The actual malice rule was later extended to public figures. According to Borjal vs Court of Appeals (Jan. 14, 1999), a public figure is “a person who, by his accomplishments, fame, mode of living, or by adopting a profession or calling gives the public a legitimate interest in his doings, his affairs and his character … in short, anyone who has arrived at a position where the public attention is focused upon him as a person” due to his or her celebrity or notoriety.
Significantly, the majority upheld the actual malice rule but found no need to void Art. 354 because existing jurisprudence already limits its scope. I think, however, that it is better to declare it unconstitutional “as far as it applies to public officials and public figures” to stress the Constitution’s supremacy and the Court’s devotion to free speech.
Leonen dissent.

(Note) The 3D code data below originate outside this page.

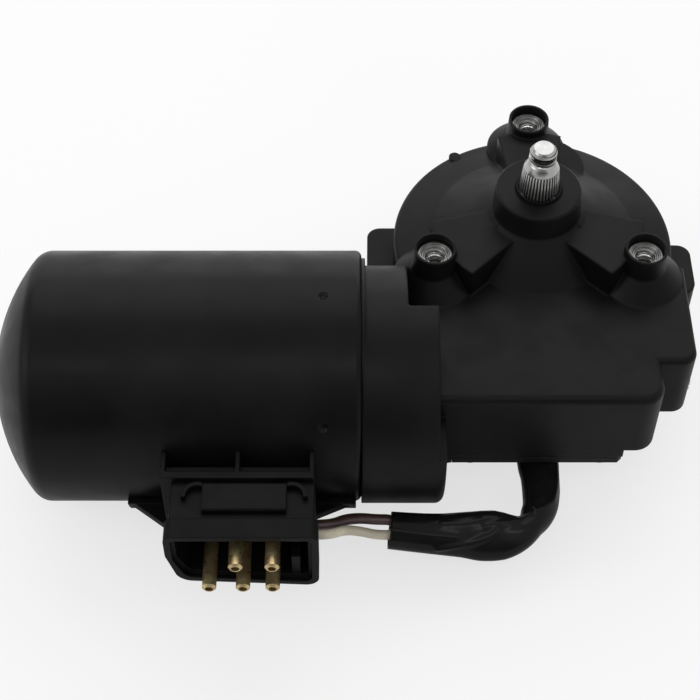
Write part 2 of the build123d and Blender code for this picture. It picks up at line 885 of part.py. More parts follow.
def commutator():
    """Commutator with a slit between its bars."""
    right = commutator_near_x
    left = right - commutator_length
    body = tube_x(commutator_d, armature_shaft_d, left, right)
    r = commutator_d / 2
    slit = block(left + 1.5, right + 1, -commutator_slot / 2, commutator_slot / 2, r - 1.2, r + 1)
    for i in range(commutator_bars):
        body -= Pos(*motor_axis) * Rot(360.0 / commutator_bars * (i + 0.5), 0, 0) * slit
    return body


# ---------------------------------------------------------------- motor can and what it holds
def can_solid(radius, end, dome_r, corner_r, mouth):
    """Solid of revolution with a domed end, for the can's outside or inside."""
    meet = end + dome_r - sqrt(dome_r**2 - radius**2)
    half = asin_ratio(radius, dome_r) / 2
    middle = (end + dome_r - dome_r * cos(half), dome_r * sin(half))
    plane = Plane(origin=motor_axis, x_dir=(1, 0, 0), z_dir=(0, -1, 0))
    dome = ThreePointArc((end, 0), middle, (meet, radius))
    rest = Polyline((meet, radius), (mouth, radius), (mouth, 0), (end, 0))
    body = revolve(plane * make_face([dome, rest]), MOTOR_AXIS)
    corner = [e for e in body.edges().filter_by(GeomType.CIRCLE) if abs(e.radius - radius) < 0.01]
    return fillet(min(corner, key=lambda e: e.center().X), corner_r)


def asin_ratio(opposite, hypotenuse):
    """Angle whose sine is opposite over hypotenuse."""
    return atan(opposite / sqrt(hypotenuse**2 - opposite**2))


def motor_can():
    """Drawn steel can with a domed end, a rounded mouth and staking dimples."""
    outside = can_solid(can_r, can_end_x, can_dome_r, can_corner_r, can_mouth_x)
    mouth = [e for e in outside.edges().filter_by(GeomType.CIRCLE) if abs(e.center().X - can_mouth_x) < 0.01]
    outside = fillet(mouth, can_rim_r)
    inside = can_solid(
        can_r - can_wall, can_end_x + can_wall, can_dome_r - can_wall, can_corner_r - can_wall, can_mouth_x + 1
    )
    shell = outside - inside
    depth = can_wall * 0.5
    dimple = disc(dimple_d, can_r - depth, can_r + 1)
    for i in range(dimple_count):
        angle = 360.0 / dimple_count * i
        place = Pos(can_mouth_x - dimple_from_mouth, motor_axis[1], motor_axis[2])
        shell -= place * Rot(angle, 0, 0) * dimple
    return shell


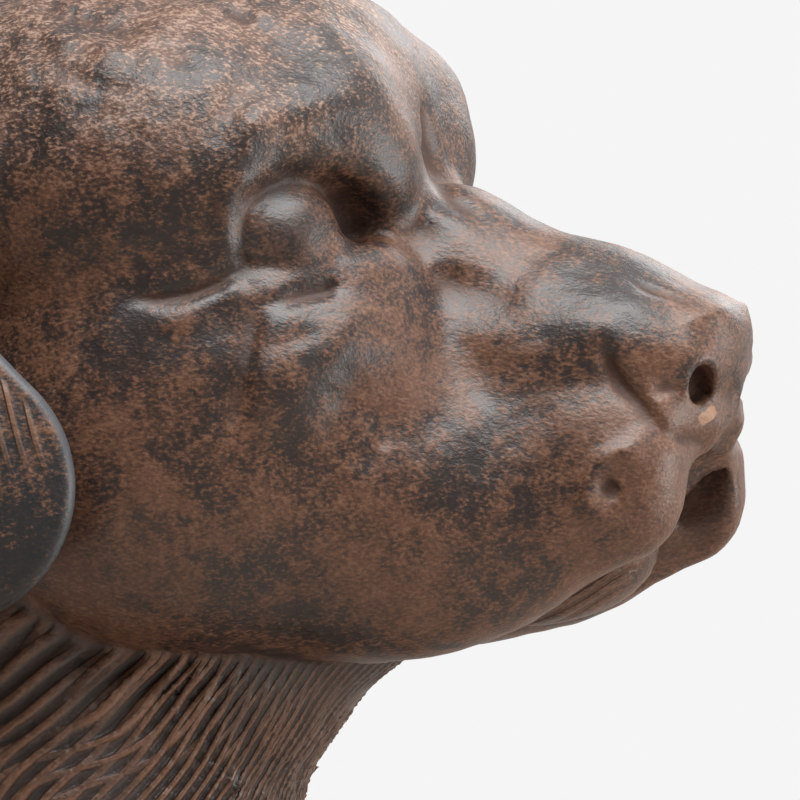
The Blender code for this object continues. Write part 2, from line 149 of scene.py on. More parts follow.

Justice Marvic Mario Victor F. Leonen went further by holding that libel is completely unconstitutional. He stressed that “its continued criminalization especially in platforms using the [I]nternet unqualifiedly produces a ‘chilling effect’ that stifles our fundamental guarantees of free expression. Criminalizing libel contradicts our notions of a genuinely democratic society.”
Historically, libel was used by our colonizers, the Spaniards and the Americans, to suppress speech critical of foreign rule and supportive of independence. After independence was attained, criminal libel, he added, is now used by “the powerful and influential to silence their critics,” citing a study made by Dean Raul Pangalangan that “libel cases are pursued to their conclusion mainly by public figures… [since those filed] by private persons are settled before the prosecutor.”
The “legal remedy [of the maligned] is civil in nature… [where] the facts that will constitute the cause of action will be narrowly tailored to address the perceived wrong.” The relief is injunction and damages.
In sum, I believe (1) libel should be decriminalized as held by J Leonen; or (2) at the very least, Art. 354 of the RPC should be declared unconstitutional as opined by J Carpio; and, (3) the higher penalty for online libel should be declared unconstitutional, as detailed by CJ Sereno.
A final note. Inquirer articles are posted online and subjected to comments and reactions, whether fair and objective or malicious and skewed. These vibrant interactions show that inevitably the public can discern truth from propaganda, objectivity from prejudice, and credibility from implausibility. Invariably, liars and charlatans expose themselves and lose respect. That should be enough vindication for those who believe in the liberating power of free speech.